+++ Given information

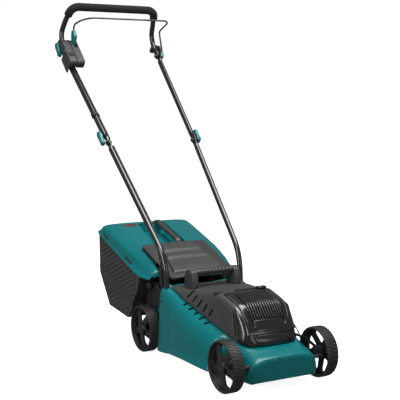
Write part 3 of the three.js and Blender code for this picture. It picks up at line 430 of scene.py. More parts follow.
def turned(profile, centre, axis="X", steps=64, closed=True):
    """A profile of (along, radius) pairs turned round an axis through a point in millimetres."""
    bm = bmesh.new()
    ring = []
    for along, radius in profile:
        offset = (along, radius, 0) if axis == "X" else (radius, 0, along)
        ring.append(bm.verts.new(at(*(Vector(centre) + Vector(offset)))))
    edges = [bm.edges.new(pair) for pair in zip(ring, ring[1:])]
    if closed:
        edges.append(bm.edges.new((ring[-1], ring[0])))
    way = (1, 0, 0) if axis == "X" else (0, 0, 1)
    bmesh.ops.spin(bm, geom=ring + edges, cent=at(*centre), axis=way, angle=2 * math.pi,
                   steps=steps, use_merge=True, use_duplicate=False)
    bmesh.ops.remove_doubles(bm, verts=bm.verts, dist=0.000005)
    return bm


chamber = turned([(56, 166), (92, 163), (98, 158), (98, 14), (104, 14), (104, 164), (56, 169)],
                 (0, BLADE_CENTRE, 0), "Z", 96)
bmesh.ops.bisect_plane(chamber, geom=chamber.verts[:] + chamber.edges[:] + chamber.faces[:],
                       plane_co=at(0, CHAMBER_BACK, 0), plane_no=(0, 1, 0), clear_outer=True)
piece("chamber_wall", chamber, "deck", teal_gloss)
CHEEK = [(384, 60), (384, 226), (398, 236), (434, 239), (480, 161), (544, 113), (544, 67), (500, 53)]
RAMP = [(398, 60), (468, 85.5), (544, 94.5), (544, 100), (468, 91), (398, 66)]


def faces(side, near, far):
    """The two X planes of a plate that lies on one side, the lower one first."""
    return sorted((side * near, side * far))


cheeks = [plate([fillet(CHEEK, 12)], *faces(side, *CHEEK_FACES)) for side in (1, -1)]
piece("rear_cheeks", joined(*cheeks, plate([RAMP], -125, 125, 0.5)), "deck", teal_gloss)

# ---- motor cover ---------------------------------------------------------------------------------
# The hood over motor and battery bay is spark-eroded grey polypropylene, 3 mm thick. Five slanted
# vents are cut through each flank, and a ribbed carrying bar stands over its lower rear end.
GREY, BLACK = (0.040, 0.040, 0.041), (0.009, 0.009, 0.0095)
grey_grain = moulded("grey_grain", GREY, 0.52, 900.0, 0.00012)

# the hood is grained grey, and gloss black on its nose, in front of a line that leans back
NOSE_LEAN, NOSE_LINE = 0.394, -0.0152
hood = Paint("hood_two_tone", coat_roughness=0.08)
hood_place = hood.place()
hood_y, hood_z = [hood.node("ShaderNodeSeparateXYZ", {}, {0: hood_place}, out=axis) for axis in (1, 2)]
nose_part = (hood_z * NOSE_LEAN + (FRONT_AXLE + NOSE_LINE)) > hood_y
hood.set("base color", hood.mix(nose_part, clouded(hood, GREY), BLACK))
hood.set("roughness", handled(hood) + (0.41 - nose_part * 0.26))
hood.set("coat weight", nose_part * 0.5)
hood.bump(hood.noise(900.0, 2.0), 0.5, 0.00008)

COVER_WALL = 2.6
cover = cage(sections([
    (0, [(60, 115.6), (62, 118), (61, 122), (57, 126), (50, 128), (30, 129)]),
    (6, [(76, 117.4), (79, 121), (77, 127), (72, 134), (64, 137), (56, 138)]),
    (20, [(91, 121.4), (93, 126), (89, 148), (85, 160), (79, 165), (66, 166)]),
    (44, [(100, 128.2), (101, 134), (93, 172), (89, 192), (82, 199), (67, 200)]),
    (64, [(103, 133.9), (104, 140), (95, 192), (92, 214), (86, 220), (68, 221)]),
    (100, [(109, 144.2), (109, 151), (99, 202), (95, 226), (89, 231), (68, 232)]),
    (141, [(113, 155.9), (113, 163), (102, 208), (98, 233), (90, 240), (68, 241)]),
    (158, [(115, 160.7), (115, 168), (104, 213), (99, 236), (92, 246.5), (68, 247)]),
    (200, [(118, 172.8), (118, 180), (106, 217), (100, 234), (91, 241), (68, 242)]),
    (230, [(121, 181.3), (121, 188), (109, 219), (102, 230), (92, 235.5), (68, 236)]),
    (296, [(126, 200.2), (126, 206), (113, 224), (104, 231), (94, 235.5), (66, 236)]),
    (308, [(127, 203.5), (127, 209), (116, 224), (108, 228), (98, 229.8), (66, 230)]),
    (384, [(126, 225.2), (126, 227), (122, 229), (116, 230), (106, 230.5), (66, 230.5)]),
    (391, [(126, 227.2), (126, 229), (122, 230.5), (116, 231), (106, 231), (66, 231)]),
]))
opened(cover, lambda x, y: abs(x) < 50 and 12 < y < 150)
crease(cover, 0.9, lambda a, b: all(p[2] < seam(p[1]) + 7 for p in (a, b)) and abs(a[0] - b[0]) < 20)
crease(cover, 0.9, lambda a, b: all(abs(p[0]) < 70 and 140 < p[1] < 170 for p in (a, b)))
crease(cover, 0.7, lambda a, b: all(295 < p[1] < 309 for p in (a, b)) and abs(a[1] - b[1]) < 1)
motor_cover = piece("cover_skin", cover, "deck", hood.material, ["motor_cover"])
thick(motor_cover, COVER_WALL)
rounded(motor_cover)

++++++

Reproduce the listing above word for word.

Complete output
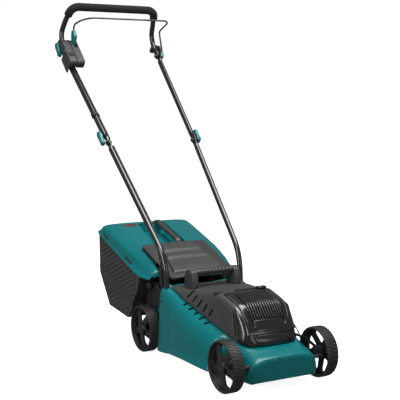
Write part 3 of the three.js and Blender code for this picture. It picks up at line 430 of scene.py. More parts follow.
def turned(profile, centre, axis="X", steps=64, closed=True):
    """A profile of (along, radius) pairs turned round an axis through a point in millimetres."""
    bm = bmesh.new()
    ring = []
    for along, radius in profile:
        offset = (along, radius, 0) if axis == "X" else (radius, 0, along)
        ring.append(bm.verts.new(at(*(Vector(centre) + Vector(offset)))))
    edges = [bm.edges.new(pair) for pair in zip(ring, ring[1:])]
    if closed:
        edges.append(bm.edges.new((ring[-1], ring[0])))
    way = (1, 0, 0) if axis == "X" else (0, 0, 1)
    bmesh.ops.spin(bm, geom=ring + edges, cent=at(*centre), axis=way, angle=2 * math.pi,
                   steps=steps, use_merge=True, use_duplicate=False)
    bmesh.ops.remove_doubles(bm, verts=bm.verts, dist=0.000005)
    return bm


chamber = turned([(56, 166), (92, 163), (98, 158), (98, 14), (104, 14), (104, 164), (56, 169)],
                 (0, BLADE_CENTRE, 0), "Z", 96)
bmesh.ops.bisect_plane(chamber, geom=chamber.verts[:] + chamber.edges[:] + chamber.faces[:],
                       plane_co=at(0, CHAMBER_BACK, 0), plane_no=(0, 1, 0), clear_outer=True)
piece("chamber_wall", chamber, "deck", teal_gloss)
CHEEK = [(384, 60), (384, 226), (398, 236), (434, 239), (480, 161), (544, 113), (544, 67), (500, 53)]
RAMP = [(398, 60), (468, 85.5), (544, 94.5), (544, 100), (468, 91), (398, 66)]


def faces(side, near, far):
    """The two X planes of a plate that lies on one side, the lower one first."""
    return sorted((side * near, side * far))


cheeks = [plate([fillet(CHEEK, 12)], *faces(side, *CHEEK_FACES)) for side in (1, -1)]
piece("rear_cheeks", joined(*cheeks, plate([RAMP], -125, 125, 0.5)), "deck", teal_gloss)

# ---- motor cover ---------------------------------------------------------------------------------
# The hood over motor and battery bay is spark-eroded grey polypropylene, 3 mm thick. Five slanted
# vents are cut through each flank, and a ribbed carrying bar stands over its lower rear end.
GREY, BLACK = (0.040, 0.040, 0.041), (0.009, 0.009, 0.0095)
grey_grain = moulded("grey_grain", GREY, 0.52, 900.0, 0.00012)

# the hood is grained grey, and gloss black on its nose, in front of a line that leans back
NOSE_LEAN, NOSE_LINE = 0.394, -0.0152
hood = Paint("hood_two_tone", coat_roughness=0.08)
hood_place = hood.place()
hood_y, hood_z = [hood.node("ShaderNodeSeparateXYZ", {}, {0: hood_place}, out=axis) for axis in (1, 2)]
nose_part = (hood_z * NOSE_LEAN + (FRONT_AXLE + NOSE_LINE)) > hood_y
hood.set("base color", hood.mix(nose_part, clouded(hood, GREY), BLACK))
hood.set("roughness", handled(hood) + (0.41 - nose_part * 0.26))
hood.set("coat weight", nose_part * 0.5)
hood.bump(hood.noise(900.0, 2.0), 0.5, 0.00008)

COVER_WALL = 2.6
cover = cage(sections([
    (0, [(60, 115.6), (62, 118), (61, 122), (57, 126), (50, 128), (30, 129)]),
    (6, [(76, 117.4), (79, 121), (77, 127), (72, 134), (64, 137), (56, 138)]),
    (20, [(91, 121.4), (93, 126), (89, 148), (85, 160), (79, 165), (66, 166)]),
    (44, [(100, 128.2), (101, 134), (93, 172), (89, 192), (82, 199), (67, 200)]),
    (64, [(103, 133.9), (104, 140), (95, 192), (92, 214), (86, 220), (68, 221)]),
    (100, [(109, 144.2), (109, 151), (99, 202), (95, 226), (89, 231), (68, 232)]),
    (141, [(113, 155.9), (113, 163), (102, 208), (98, 233), (90, 240), (68, 241)]),
    (158, [(115, 160.7), (115, 168), (104, 213), (99, 236), (92, 246.5), (68, 247)]),
    (200, [(118, 172.8), (118, 180), (106, 217), (100, 234), (91, 241), (68, 242)]),
    (230, [(121, 181.3), (121, 188), (109, 219), (102, 230), (92, 235.5), (68, 236)]),
    (296, [(126, 200.2), (126, 206), (113, 224), (104, 231), (94, 235.5), (66, 236)]),
    (308, [(127, 203.5), (127, 209), (116, 224), (108, 228), (98, 229.8), (66, 230)]),
    (384, [(126, 225.2), (126, 227), (122, 229), (116, 230), (106, 230.5), (66, 230.5)]),
    (391, [(126, 227.2), (126, 229), (122, 230.5), (116, 231), (106, 231), (66, 231)]),
]))
opened(cover, lambda x, y: abs(x) < 50 and 12 < y < 150)
crease(cover, 0.9, lambda a, b: all(p[2] < seam(p[1]) + 7 for p in (a, b)) and abs(a[0] - b[0]) < 20)
crease(cover, 0.9, lambda a, b: all(abs(p[0]) < 70 and 140 < p[1] < 170 for p in (a, b)))
crease(cover, 0.7, lambda a, b: all(295 < p[1] < 309 for p in (a, b)) and abs(a[1] - b[1]) < 1)
motor_cover = piece("cover_skin", cover, "deck", hood.material, ["motor_cover"])
thick(motor_cover, COVER_WALL)
rounded(motor_cover)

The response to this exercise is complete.